Breaking through a supply cluster of this size requires sustained, overwhelming demand — the kind that doesn’t just absorb the sell pressure but buries it. That demand hasn’t materialized yet. Which brings us to the second force at work.
The wall at $80K wasn’t built by bears — it was built by bulls who bought too early.
When profit-takers become the problem
Profit-taking activity has been climbing, and that’s a signal worth reading carefully. When long-term holders start moving coins — selling into strength rather than holding for higher targets — it tells you something about conviction levels in the market.
This isn’t panic selling. It’s disciplined selling. And in many ways, disciplined selling is harder to overcome than panic selling, because it’s not driven by fear that can reverse quickly. It’s driven by strategy.
The pattern playing out now is a familiar one in Bitcoin’s history. Price rises to a level that a significant cohort of holders considers “good enough,” and those holders begin exiting in waves. Each wave of selling caps the rally slightly lower than the last attempted breakout. The result is a compression pattern — tightening range, frustrated bulls, and a market that looks stuck even when underlying fundamentals haven’t materially changed.
What makes this cycle’s profit-taking particularly potent is the timing. It’s happening simultaneously with the third major force: the return of outflows from spot Bitcoin ETF products — the institutional channel that was supposed to be Bitcoin’s new demand floor.
Why It Matters
The ETF outflow signal everyone’s watching wrong
When spot Bitcoin ETFs launched, the narrative was clean: institutional money finally had a direct, regulated on-ramp into Bitcoin. Inflows would provide a persistent bid. Volatility would dampen. Price would find a more mature rhythm.
That narrative isn’t dead — but it’s been interrupted. The resumption of spot Bitcoin ETF outflows is significant not just because of the dollars leaving, but because of what it signals about institutional sentiment at current price levels.

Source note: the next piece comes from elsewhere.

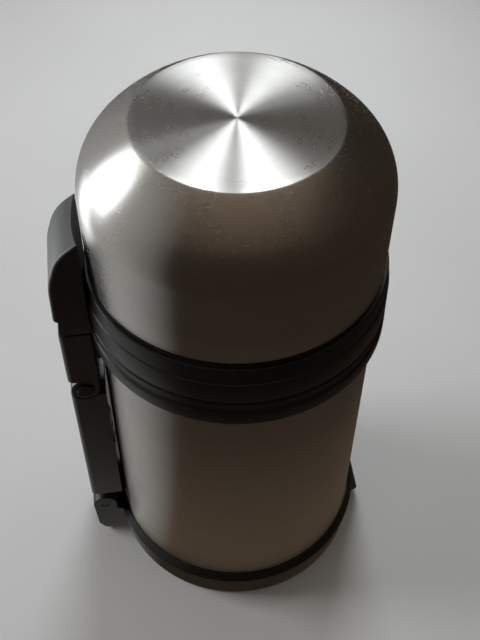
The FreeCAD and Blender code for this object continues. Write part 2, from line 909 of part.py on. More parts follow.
def make_vent_seal():
    """Rubber washer that closes the vent from below."""
    inner = size("stem_radius") + size("press_gap")
    seal_low = seal_top - size("seal_thickness")
    body = new_body("vent_seal")
    turn(body, "seal_turn", rectangle(inner, seal_low, size("seal_radius"), seal_top))
    return body


def make_vent_spring():
    """Coil spring in the chimney that lifts the button."""
    low = plug_bottom + size("plug_floor") + size("spring_wire") / 2 + size("seat_gap")
    high = stem_top - size("spring_wire") / 2 - size("seat_gap")
    path = doc.addObject("Part::Helix", "spring_path")
    path.setExpression("Radius", size("spring_radius").formula)
    path.setExpression("Pitch", size("spring_pitch").formula)
    path.setExpression("Height", (high - low).formula)
    path.setExpression("Placement.Base.z", low.formula)
    wire = doc.addObject("Part::Circle", "spring_section")
    wire.setExpression("Radius", (size("spring_wire") / 2).formula)
    wire.Placement = FreeCAD.Placement(
        FreeCAD.Vector(size("spring_radius").value, 0, low.value),
        FreeCAD.Rotation(FreeCAD.Vector(1, 0, 0), 90),
    )
    wire.setExpression("Placement.Base.x", size("spring_radius").formula)
    wire.setExpression("Placement.Base.z", low.formula)
    doc.recompute()
    spring = doc.addObject("Part::Sweep", "vent_spring")
    spring.Label = "vent_spring"
    spring.Sections = [wire]
    spring.Spine = (path, [f"Edge{number}" for number in range(1, len(path.Shape.Edges) + 1)])
    spring.Solid = True
    spring.Frenet = True
    return spring


# Handle

def make_handle_grip():
    """Long part of the handle, hinged at both ends, cored from the inside."""
    body = new_body("handle_grip")
    pivot_x, pivot_y = middle_pivot
    side = rectangle(grip_inner, grip_low_end, grip_outer, grip_high_end)
    bar = slab(body, "bar", side, size("handle_width"))
    round_edges(
        body, "bar_rounding", bar, size("grip_edge"),
        lambda edge: runs_up_at(edge, grip_outer),
    )
    seat = size("knuckle_radius") + size("free_gap")
    disc(body, "link_seat", middle_pivot, seat, size("handle_width") * 2, "Pocket")
    horn_cut = rectangle(
        grip_inner - size("free_gap"), pivot_y - size("grip_horn_relief"), pivot_x, pivot_y
    )
    slab(body, "inner_horn_cut", horn_cut, size("handle_width") * 2, "Pocket")
    tongue = rectangle(
        pivot_x - size("knuckle_radius") + size("tongue_trim"), pivot_y - size("knuckle_radius") * 2,
        pivot_x + size("knuckle_radius"), pivot_y,
    )
    slab(body, "upper_tongue", tongue, size("tongue_width"))
    disc(body, "upper_knuckle", middle_pivot, size("knuckle_radius"), size("tongue_width"))
    low_x, low_y = lower_pivot
    low_radius = size("foot_knuckle_radius") - size("free_gap")
    low_tongue = rectangle(
        low_x - low_radius, low_y, low_x + low_radius, grip_low_end + size("grip_edge")
    )
    slab(body, "lower_tongue", low_tongue, size("tongue_width"))
    disc(body, "lower_knuckle", lower_pivot, low_radius, size("tongue_width"))
    hole = size("pivot_pin_radius") + size("running_gap")
    disc(body, "upper_bore", middle_pivot, hole, size("handle_width"), "Pocket")
    disc(body, "lower_bore", lower_pivot, hole, size("handle_width"), "Pocket")
    core_sketch = new_sketch(body, "core_outline")
    core_low = grip_low_end + size("core_end")
    step = (grip_high_end - size("core_end") - core_low + size("core_rib")) / size("core_count")
    for number in range(int(size("core_count").value)):
        low = core_low + step * number
        high = low + step - size("core_rib")
        draw_outline(
            core_sketch, rectangle(grip_inner - size("free_gap"), low, grip_inner + size("core_depth"), high)
        )
    extrude(body, "cores", core_sketch, size("core_width"), "Pocket")
    turn_to_handle(body)
    return body


def make_handle_link():
    """Short upper part of the handle: a channel over the track, with ears for the grip."""
    body = new_body("handle_link")
    pivot_x, pivot_y = middle_pivot
    side = [
        (pivot_x - size("knuckle_radius"), pivot_y),
        (pivot_x, pivot_y),
        (pivot_x, link_low_end),
        (link_outer, link_low_end),
        (link_outer, link_top),
        (link_inner, link_top),
    ]
    shell = slab(body, "channel", side, size("handle_width"))
    round_edges(
        body, "channel_rounding", shell, size("grip_edge"),
        lambda edge: runs_up_at(edge, link_outer),
    )
    disc(body, "ears", middle_pivot, size("knuckle_radius"), size("handle_width"))
    ear_gap = size("tongue_width") + size("free_gap") * 2
    clear = size("knuckle_radius") + size("free_gap")
    disc(body, "knuckle_room", middle_pivot, clear, ear_gap, "Pocket")
    room = rectangle(pivot_x - clear * 2, pivot_y - clear * 2, pivot_x + clear, pivot_y)
    slab(body, "tongue_room", room, ear_gap, "Pocket")
    room_low = pivot_y + clear + size("link_wall")
    channel = rectangle(
        size("body_radius"), room_low, link_outer - size("link_wall"), link_top + size("link_wall")
    )
    slab(body, "track_room", channel, size("handle_width") - size("link_wall") * 2, "Pocket")
    top_x, top_y = upper_pivot
    radius = size("slide_knuckle_radius")
    tongue_back = link_outer - size("link_wall") / 2
    tongue = [
        (top_x - radius, top_y),
        (top_x - radius, top_y - radius * 2),
        (tongue_back, room_low + size("slide_tongue_root")),
        (tongue_back, link_top),
        (top_x + radius, top_y),
    ]
    slab(body, "slide_tongue", tongue, size("slide_tongue_width"))
    disc(body, "slide_knuckle", upper_pivot, radius, size("slide_tongue_width"))
    disc(
        body, "slide_pin_hole", upper_pivot, size("slide_pin_radius") + size("press_gap"),
        size("handle_width") * 2, "Pocket",
    )
    disc(
        body, "middle_pin_hole", middle_pivot, size("pivot_pin_radius") + size("press_gap"),
        size("handle_width") * 2, "Pocket",
    )
    turn_to_handle(body)
    return body


def is_brow_side(edge):
    """An edge round one side of the brow, above its foot and outside the steel."""
    middle = edge.CenterOfMass
    return (
        abs(middle.y) > half_width.value - NEAR
        and not runs_along(edge, FreeCAD.Vector(0, 1, 0))
        and middle.x > cup_radius.value
        and middle.z > arch_foot_height.value + NEAR
    )


def make_handle_arch():
    """Fixed upper bracket: a brow that hugs the cup, and the track for the sliding pin."""
    body = new_body("handle_arch")
    neck_low = arch_foot_height - size("arch_neck_drop")
    foot_edge = (arch_outer, arch_foot_height)
    side = [
        (arch_root, neck_low),
        (arch_neck_reach, neck_low),
        (arch_neck_reach, arch_foot_height),
        foot_edge,
        arch_knee,
        arch_brow,
        (size("body_radius"), arch_top),
        (arch_root, arch_top),
    ]
    brow = slab(body, "brow", side, size("handle_width"))
    foot_bend = round_edges(body, "foot_bend", brow, size("arch_foot_bend"), across_at(foot_edge))
    knee_bend = round_edges(body, "knee_bend", foot_bend, size("arch_knee_bend"), across_at(arch_knee))
    brow_bend = round_edges(body, "brow_bend", knee_bend, size("arch_brow_bend"), across_at(arch_brow))
    round_edges(body, "brow_rounding", brow_bend, size("brow_edge"), is_brow_side)
    half_gap = size("slide_tongue_width") / 2 + size("free_gap")
    track_width = (half_gap + size("track_wall")) * 2
    track = rectangle(arch_root, track_low_end, track_outer, arch_foot_height)
    slab(body, "track", track, track_width)
    pivot_x, pivot_y = upper_pivot
    channel = rectangle(
        size("body_radius") + size("track_back"), track_low_end + size("link_wall"),
        arch_outer * 2, arch_foot_height,
    )
    slab(body, "tongue_channel", channel, half_gap * 2, "Pocket")
    slot_half = size("slide_pin_radius") + size("slide_sway") + size("seat_gap")
    slot_reach = pivot_x + size("seat_gap")
    slot = rectangle(
        slot_reach - slot_half, pivot_y - size("slide_travel") - size("slide_pin_radius") - size("free_gap"),
        slot_reach + slot_half, pivot_y + size("slide_pin_radius") + size("free_gap"),
    )
    slab(body, "pin_slot", slot, track_width + size("free_gap"), "Pocket")
    sketch = new_sketch(body, "shank_hole_outline", "YZ_Plane", collar_radius)
    for sign in (1, -1):
        draw_circle(
            sketch, screw_offset * sign, screw_height,
            size("screw_shank_radius") + size("seat_gap"),
        )
    extrude(body, "shank_holes", sketch, size("handle_width"), "Pocket")
    head_sketch = new_sketch(body, "head_hole_outline", "YZ_Plane", screw_seat_reach)
    for sign in (1, -1):
        draw_circle(
            head_sketch, screw_offset * sign, screw_height,
            size("screw_head_radius") + size("screw_gap"),
        )
    heads = body.newObject("PartDesign::Pocket", "head_holes")
    heads.Profile = head_sketch
    heads.Reversed = True
    heads.setExpression("Length", size("handle_width").formula)
    head_sketch.Visibility = False
    rim_clear = rim_low_radius + size("free_gap")
    collar_clear = collar_radius + size("running_gap")
    body_clear = size("body_radius") + size("free_gap")
    step_low = collar_bottom - size("free_gap")
    step_mid = collar_top + size("free_gap")
    hollow = [
        (ZERO, track_low_end - size("free_gap")),
        (body_clear, track_low_end - size("free_gap")),
        (body_clear, step_low),
        (collar_clear, step_low),
        (collar_clear, step_mid),
        (rim_clear, step_mid),
        (rim_clear, arch_top * 2),
        (ZERO, arch_top * 2),
    ]
    turn(body, "jar_clearance", hollow, "Groove")
    turn_to_handle(body)
    return body


def make_pin(name, pivot, radius, length, head_radius=None, head_height=None):
    """A pin across the handle, with flat ends or with rivet heads."""
    body = new_body(name)
    half = length / 2
    if head_radius is None:
        turn(body, f"{name}_turn", rectangle(ZERO, -half, radius, half))
    else:
        edge = head_height / 2
        corners = [
            (ZERO, -half - head_height),
            (head_radius - edge, -half - head_height),
            (head_radius, -half - edge),
            (head_radius, -half),
            (radius, -half),
            (radius, half),
            (head_radius, half),
            (head_radius, half + edge),
            (head_radius - edge, half + head_height),
            (ZERO, half + head_height),
        ]
        turn(body, f"{name}_turn", corners)
    azimuth = math.radians(size("handle_azimuth").value)
    reach = pivot[0].value
    body.Placement = FreeCAD.Placement(
        FreeCAD.Vector(reach * math.cos(azimuth), reach * math.sin(azimuth), pivot[1].value),
        FreeCAD.Rotation(FreeCAD.Vector(0, 0, 1), size("handle_azimuth").value)
        .multiply(FreeCAD.Rotation(FreeCAD.Vector(1, 0, 0), 90)),
    )
    angle = size("handle_azimuth").formula
    body.setExpression("Placement.Base.x", f"{pivot[0].formula} * cos({angle} * 1 deg)")
    body.setExpression("Placement.Base.y", f"{pivot[0].formula} * sin({angle} * 1 deg)")
    body.setExpression("Placement.Base.z", pivot[1].formula)
    return body


def make_arch_screws():
    """The two screws that hold the arch to the collar."""
    body = new_body("arch_screws")
    body.AllowCompound = True
    shank_sketch = new_sketch(body, "shank_outline", "YZ_Plane", screw_seat_reach)
    head_sketch = new_sketch(body, "head_outline", "YZ_Plane", screw_seat_reach)
    for sign in (1, -1):
        draw_circle(shank_sketch, screw_offset * sign, screw_height, size("screw_shank_radius"))
        draw_circle(head_sketch, screw_offset * sign, screw_height, size("screw_head_radius"))
    shanks = body.newObject("PartDesign::Pad", "shanks")
    shanks.Profile = shank_sketch
    shanks.Reversed = True
    shanks.setExpression("Length", size("screw_length").formula)
    heads = body.newObject("PartDesign::Pad", "heads")
    heads.Profile = head_sketch
    heads.setExpression("Length", size("screw_head_height").formula)
    shank_sketch.Visibility = False
    head_sketch.Visibility = False
    turn_to_handle(body)
    return body


pieces = [
    make_outer_shell(),
    make_inner_vessel(),
    make_vacuum_plate(),
    make_getter(),
    make_base_pad(),
    make_base_cup(),
    make_neck_collar(),
    make_cup_shell(),
    make_cup_liner(),
    make_cup_rim(),
    make_stopper_plug(),
    make_stopper_gasket(),
    make_stopper_foam(),
    make_stopper_cap(),
    make_vent_button(),
    make_vent_stem(),
    make_vent_seal(),
    make_vent_spring(),
    make_handle_grip(),
    make_handle_link(),
    make_handle_arch(),
    make_arch_screws(),
    make_pin(
        "lower_hinge_pin", lower_pivot, size("pivot_pin_radius"), size("handle_width") - size("free_gap")
    ),
    make_pin(
        "middle_hinge_pin", middle_pivot, size("pivot_pin_radius"), size("handle_width"),
        size("rivet_head_radius"), size("rivet_head_height"),
    ),
    make_pin(
        "sliding_pin", upper_pivot, size("slide_pin_radius"),
        size("slide_tongue_width") + (size("track_wall") + size("free_gap")) * 2,
    ),
]
doc.recompute()


# Checks, then one file for each piece

broken = [item.Name for item in doc.Objects if "Invalid" in item.State or "Error" in item.State]
if broken:
    raise RuntimeError(f"objects that did not build: {broken}")
for piece in pieces:
    if piece.Shape.isNull() or not piece.Shape.isValid():
        raise RuntimeError(f"bad shape: {piece.Label}")
for piece in pieces:
    piece.Shape.exportStep(f"parts/{piece.Label}.step")
    box = piece.Shape.BoundBox
    print(f"{piece.Label}: {len(piece.Shape.Solids)} solid, {piece.Shape.Volume:.0f} mm3, "
          f"x {box.XMin:.1f} {box.XMax:.1f}, z {box.ZMin:.1f} {box.ZMax:.1f}")
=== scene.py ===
# Looks of the insulated food jar: turned steel, satin mouldings, rubber and the folded carrying handle.
# Metres, +Z up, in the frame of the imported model: the handle is on the -X side.

import math

import bpy
from mathutils import Matrix, Vector


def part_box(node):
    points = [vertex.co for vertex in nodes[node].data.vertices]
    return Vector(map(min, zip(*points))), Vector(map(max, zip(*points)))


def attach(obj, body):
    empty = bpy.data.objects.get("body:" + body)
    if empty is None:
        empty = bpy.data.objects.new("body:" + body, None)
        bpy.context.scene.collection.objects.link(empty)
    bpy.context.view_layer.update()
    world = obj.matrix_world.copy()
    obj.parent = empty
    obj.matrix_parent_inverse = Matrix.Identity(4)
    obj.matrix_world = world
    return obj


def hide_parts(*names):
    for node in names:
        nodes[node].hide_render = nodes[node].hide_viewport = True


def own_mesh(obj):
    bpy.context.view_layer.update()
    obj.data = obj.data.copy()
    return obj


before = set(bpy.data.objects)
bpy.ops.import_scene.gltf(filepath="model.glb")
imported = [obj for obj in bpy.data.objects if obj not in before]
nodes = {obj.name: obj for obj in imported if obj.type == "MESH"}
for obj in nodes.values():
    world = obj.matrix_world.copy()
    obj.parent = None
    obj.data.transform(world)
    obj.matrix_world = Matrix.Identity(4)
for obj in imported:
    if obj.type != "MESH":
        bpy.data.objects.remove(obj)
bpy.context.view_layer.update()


# Sizes

MM = 0.001
SEGMENTS = 256
ARC_STEPS = 5
SMOOTH_ANGLE = math.radians(28)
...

ETF outflows mean institutional participants — the ones who are supposed to be the “smart money” with longer time horizons — are reducing exposure. They’re not necessarily bearish on Bitcoin’s long-term trajectory. But they’re clearly not convinced that $80,000 is the right entry or hold point right now. And when the entities that were meant to anchor demand start pulling back, it removes a critical support layer from the market structure.
The irony is sharp: the very instrument designed to bring stability to Bitcoin’s price action is now contributing, at least temporarily, to its ceiling problem. ETF outflows don’t just remove buying pressure — they add selling pressure, as fund managers liquidate underlying BTC to meet redemptions.
What this means for the next move
The confluence of these three factors — supply cluster, profit-taking, ETF outflows — creates a scenario where BTC is effectively fighting on three fronts simultaneously. That’s not a death sentence for the bull case, but it is a meaningful delay.
Here’s what most miss in moments like this: ceiling dynamics are temporary by nature. Supply clusters get absorbed when demand is strong enough and sustained enough. Profit-takers eventually exhaust their positions. ETF flows can reverse quickly when institutional sentiment shifts. The question isn’t whether Bitcoin will eventually break $80,000 — it’s whether it happens in days, weeks, or months.
The implications shake out differently depending on your time horizon:
- Short-term traders face a choppy, range-bound environment where breakout plays carry higher risk of false signals
- Long-term holders are watching a temporary consolidation that may offer accumulation opportunities if price pulls back
- ETF investors are the swing variable — if outflows reverse, the entire dynamic shifts faster than most models predict
- Market sentiment remains the wildcard, capable of overriding structural resistance if a catalyst emerges
The market isn’t broken. It’s just expensive, crowded at the top, and waiting for someone to blink first.
What to Watch
This is the part where pattern recognition matters more than opinion. The three-factor ceiling keeping Bitcoin below $80,000 will eventually break in one direction — up through it, or down away from it. The signals that telegraph which way it goes are already visible if you know where to look.
- Spot Bitcoin ETF flow direction — Watch for consecutive days of inflows returning. A sustained reversal in ETF flows is historically one of the strongest leading indicators of a breakout attempt with institutional backing behind it
- Overhead supply absorption rate — If volume spikes sharply on attempts to push through $80,000 but price holds rather than retreating, the supply cluster is being eaten. That’s bullish structural change in real time
- Profit-taking velocity — On-chain data tracking coin movement from long-term holders tells you whether the selling is accelerating or decelerating. Deceleration is the green light traders are waiting for
- Failed breakdown attempts — Paradoxically, if bears push price lower and it snaps back fast, that tells you demand is stronger than the surface-level ceiling suggests. Failed breakdowns often precede breakouts
- BTC dominance shifts — If capital starts rotating from Bitcoin into altcoins, it signals traders are giving up on a near-term BTC breakout and repositioning. That’s a bearish short-term read for BTC specifically
The macro backdrop matters too, even though it’s not directly in the Bitcoin-specific picture right now. Any shift in broader risk appetite — driven by economic data, policy moves, or liquidity conditions — can overwhelm technical ceiling dynamics almost overnight.
Bitcoin has a long history of making analysts look foolish for being too certain in either direction. The $80,000 ceiling is real, it’s well-documented, and it’s currently winning. But markets don’t stay stuck forever. The pressure building beneath this level is the part of the story that hasn’t been written yet.
Watch the ETF flows. Watch the on-chain data. And don’t mistake a temporary ceiling for a permanent one. Analysts tracking these dynamics in real time will be the first to know when the equation changes — and it will change.